LAWS(PVC)-1932-11-88

MUSI IMRAN Vs. IBNE HASAN

Decided On November 23, 1932
MUSI IMRAN Appellant
V/S
IBNE HASAN Respondents

JUDGEMENT

(1.) These are three Second Appeals Nos. 434, 435 and 758 of 1930, arising out of three cases. The pedigree of the family is as follows:

(2.) Mt. Bint Sakina was the daughter of Aliali by his second wife, and his other children were by his first wife. Mt. Bint Sakina married Ibne Hasan, who is the respondent in these second appeals. Mt. Bint Sakina died on 9 June 1925. On 25 June 1925, she executed a deed of relinquishment of her dower, which amounted to Rupees 25,000, and on 6 June 1925, she executed a deed of gift of all her immovable property, in favour of her husband, the respondent. By these two documents she disposed of all her estate. It is the deed of gift which is in question in S.A. No. 758 of 1930. The question which has been raised in Second Appeals Nos. 434; and 435 of 1930 is whether this relinquishment of her dower, which also amounts to a gift, is valid, and if so, to what extent. It has been held by the lower appellate Court that these deeds are valid to the extent of one-third. The dower debt and the immovable property comprised the whole property which was possessed by Mt. Bint Sakina. It is found by the lower appellate Court that she executed these documents under the conditions which amounted to marzulmaut, that under the Shia law the gifts are valid to the extent of one-third only. The appellants have challenged this finding on the ground that the gifts should be held under the Shia law to be altogether invalid, and the respondents have challenged the finding in cross-objection on the grounds that the conditions of marzulmaut are not fulfilled. The learned Counsel for the appellants relies on three rulings as follows: Fahidma Khanam V/s. Jafri Khanam (1908) 30 All 153, Amrit Bibi V/s. Mustafa Husain A.I.R. 1924 All 20 and Husaini Begam V/s. Mohammad Mehdi A.I.R. 1927 All 340.

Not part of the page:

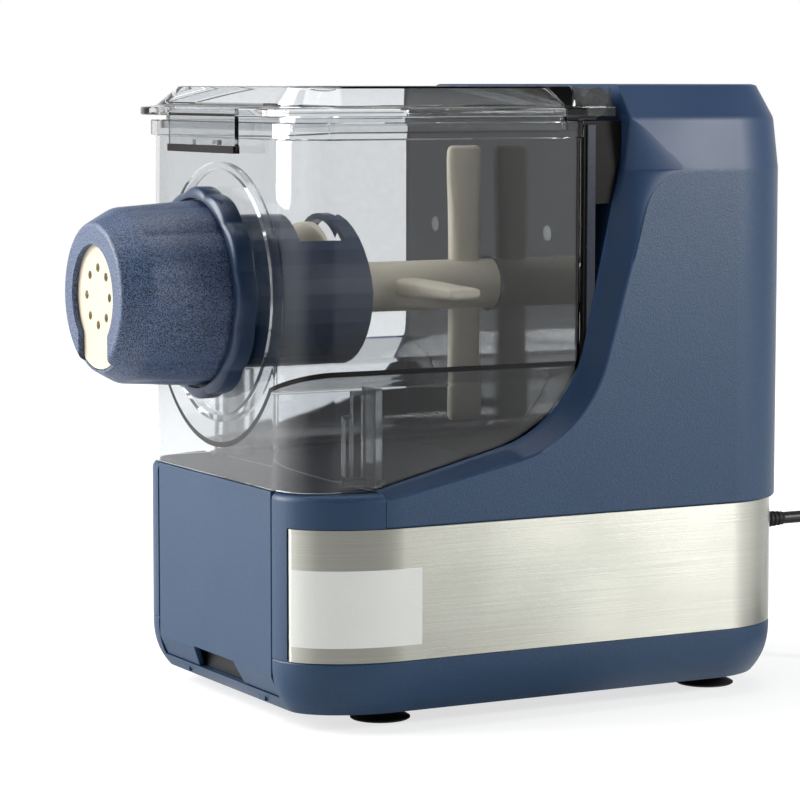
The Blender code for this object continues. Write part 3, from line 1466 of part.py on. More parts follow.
def control_board():
    """Board behind the panel, with the display, the knob's encoder and the two switches."""
    edge = control_ledge + 4 * gap
    half = (control_half - edge, (control_top - control_bottom) / 2 - edge)
    board = prism_y("control_board", round_rectangle(
        (panel_centre_x, (control_top + control_bottom) / 2), half, board_corner, 3),
        board_y, board_y + board_thickness, board_green())
    face = board_y + board_thickness
    inside = half_width - control_recess + gap
    display = block("board_display",
                    (panel_centre_x - window_half[0], face - board_sink, window_z - window_half[1]),
                    (panel_centre_x + window_half[0], inside - gap, window_z + window_half[1]), None)
    encoder = block("board_encoder",
                    (panel_centre_x - encoder_half, face - board_sink, knob_z - encoder_half),
                    (panel_centre_x + encoder_half, inside - gap, knob_z + encoder_half), None)
    join(board, display, encoder)
    for side in (-1, 1):
        x = panel_centre_x + side * button_spacing
        switch = rod_y("board_switch_%d" % side, switch_radius, face - board_sink,
                       button_back - button_travel - gap, (x, button_z), None, 14)
        join(board, switch)
    encoder_bore = rod_y("encoder_bore", knob_shaft_radius + gap, face + encoder_floor, inside + overrun,
                         (panel_centre_x, knob_z), None, 16)
    return cut(board, encoder_bore)


def buttons():
    """Power and start buttons, each with a flange behind the panel that holds it in."""
    outside = half_width - control_recess + gap + control_thickness
    inside = half_width - control_recess + gap
    made = []
    for side, name in ((-1, "start_button"), (1, "power_button")):
        x = panel_centre_x + side * button_spacing
        pivot = (x, inside, button_z)
        rings = [along_y(circle(button_flange, 16, (x, button_z)), button_back),
                 along_y(circle(button_flange, 16, (x, button_z)), inside - gap),
                 along_y(circle(button_radius, 16, (x, button_z)), inside - gap),
                 along_y(circle(button_radius, 16, (x, button_z)), outside + button_y_reach - button_edge),
                 along_y(circle(button_radius - button_edge, 16, (x, button_z)), outside + button_y_reach)]
        made.append(loft(name, rings, bright_steel(), pivot))
    return made


def selector_knob():
    """Fluted knob on its shaft, which enters the encoder on the board."""
    outside = half_width - control_recess + gap + control_thickness
    pivot = (panel_centre_x, outside, knob_z)
    count = knob_flutes * 3
    turns = np.arange(count) / count * math.tau

    def fluted(radius, depth):
        radii = radius - depth * (0.5 + 0.5 * np.cos(turns * knob_flutes))
        return np.column_stack([panel_centre_x + radii * np.cos(turns), knob_z + radii * np.sin(turns)])

    face = half_width + knob_reach
    rings = [along_y(fluted(knob_radius, knob_flute_depth), outside + 2 * gap),
             along_y(fluted(knob_radius * 0.96, knob_flute_depth), face - knob_reach * 0.12),
             along_y(fluted(knob_radius * 0.90, 0.0), face)]
    knob = loft("selector_knob", rings, steel(), pivot)
    shaft = rod_y("knob_shaft", knob_shaft_radius, board_y + board_thickness + knob_shaft_gap,
                  outside + knob_reach / 2, (panel_centre_x, knob_z), None, 16, pivot)
    return join(knob, shaft)


def lid_switch():
    """Safety switch that hangs under the top of the tower, behind the lid's hinge."""
    x_low = outer_shoulder[0] + wall + 4 * gap
    top = tower_ceiling - gap
    return block("lid_switch", (x_low, -switch_half, top - 2 * overrun),
                 (x_low + overrun, switch_half, top), black())


def power_board():
    """Board that stands on the tray's floor beside the motor."""
    floor = foot_height + wall + gap
    low_x = frame_rear_x + frame_thickness + 2 * overrun
    return block("power_board", (low_x - overrun, -frame_half - overrun, floor),
                 (low_x + 1.5 * overrun, -frame_half - overrun + board_thickness, band_top), board_green())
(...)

(3.) All these are cases of wills and it has been laid down in the first ruling quoted that a Shia cannot make a valid bequest of all his property to one of his heirs to the exclusion of the other heirs, unless the heirs so excluded, consent to it subsequent to his death: but that a bequest of only one-third of his estate will be valid, if made to one of the heirs without the consent of the other heirs. We consider that we are not called upon to pronounce our opinion upon the validity of this particular doctrine of law because we consider that the present case is clearly distinguishable from the cases which have been dealt with in the rulings relied on by the learned Counsel for the appellants. The distinction lies in the fact that in the present case we are not dealing with a will which is in favour of one heir only. We are dealing with a gift made during marzulmaut, and the law on this point is contained in authorities other than those quoted in the rulings in question. The authorities on the question of the validity of a gift during marzulmaut by a Shia have been very ably considered in a judgment by the late Rafiq, J., in a Division Bench case of this Court reported in Kharshed Husain V/s. Faiyaz Husain A.I.R. 1914 All 6. It is to be noted that there was no question raised that the gift was altogether invalid. On p. 423 (of 12 A.L.J.) it is stated: One group of eminent Shia doctors would maintain the gift in respect of the whole of the donor's estate while the other equally high in learning and authority would have it that a gift made in marzulmaut is valid to the extent of one-third only of the estate of the donor in spite o? the delivery of possession prior to his death.